The other two forms of recreation districts require voter approval to renew the district every six years. Because the metropolitan park district does not require voter renewal every six years, it would “assure grant funders and donors that we have a sustainable plan,” Porter said.
The proposition for the aquatics district stipulates that it would not have the power to acquire land through eminent domain, which is normally a power of metropolitan park districts, he said.
The Methow Aquatics District would be governed by a five-member board of commissioners whose members would be include members of the Twisp and Winthrop town councils and the Okanogan commission, and two at-large members appointed by each town council. The towns and county would enter into an interlocal agreement for governance of the aquatics district.

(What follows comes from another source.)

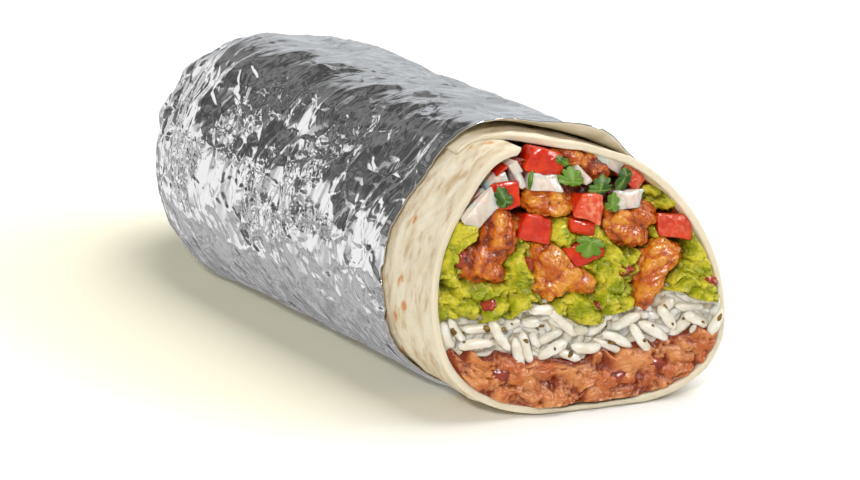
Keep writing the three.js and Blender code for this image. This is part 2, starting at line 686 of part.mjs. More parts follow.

Some community members have questioned whether an appointed board would be as accountable as an elected board, Porter said.
“We are utilizing a really common form of governance, an interlocal agreement. It includes three elected officials, so there is accountability to voters,” Porter said. “It’s like our EMS district. No one votes for EMS commissioners, and it works,” he said.
“Additionally, the aquatics district would be required to form a citizen advisory committee to work with the commissioners on formulating the plan moving forward,” Porter said. “This is a place where many community members can have a meaningful part in the process.”
Porter acknowledged that the amount of the tax levy won’t be known until after the district is created and the financial requirements of building and operating an aquatics center are known, although the levy cannot exceed 75 cents per $1,000 assessed valuation.
In his view, the uncertainty is outweighed by the prospect of losing the chance to replace the Wagner pool with a year-round swimming facility.
“We’ve done our due diligence to figure this out,” Porter said. “It is a big ask of the voters. This is our opportunity as a community to do this. There is no one coming behind us to fix the pool. I really don’t see a sustainable future for aquatics in the Methow Valley if this doesn’t pass.”